Team creates new tech for complex micro structures for use in sensors, other apps
Fourkas and his team have created materials that allow the simultaneous 3D manipulation of microscopic objects using optical tweezers and a unique point-by-point method for lithography (the process of using light in etching silicon or other substrates to create chips and other electronic components). As they report in a research article published in the August issue of Chemical Science, the combination of these techniques allows them to assemble complex 3D structures from multiple microscopic components.

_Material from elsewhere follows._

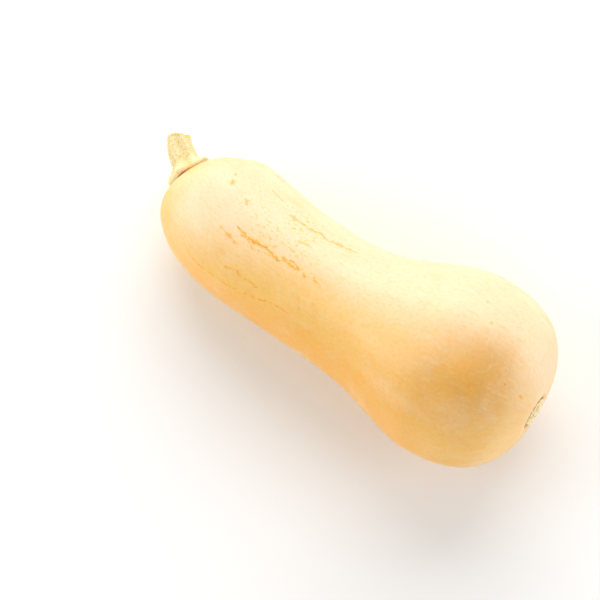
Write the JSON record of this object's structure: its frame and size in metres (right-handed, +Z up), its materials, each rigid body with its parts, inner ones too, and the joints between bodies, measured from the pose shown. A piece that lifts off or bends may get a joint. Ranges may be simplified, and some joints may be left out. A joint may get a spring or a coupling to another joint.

This work builds on earlier breakthroughs by Fourkas and his team in the use of visible light for making tiny structures for applications such as optical communications, controlling cell behavior and manufacturing integrated circuits.
"One of the exciting aspects of this set of techniques is that it is compatible with a wide range of materials. For instance, we can weave together threads with completely different compositions to create functional microfabrics or build microscopic devices 'brick by brick with building blocks that have different chemical or physical properties."
In addition to being enabling technologies for the creation of microscopic analytical and diagnostic devices, Fourkas foresees these techniques being valuable in the study and control of the behavior of individual cells and groups of cells.
Simultaneous microscale optical manipulation, fabrication and immobilisation in aqueous media was authored by Farah Dawood, Sijia Qin, Linjie Li, Emily Y. Lin and John T. Fourkas.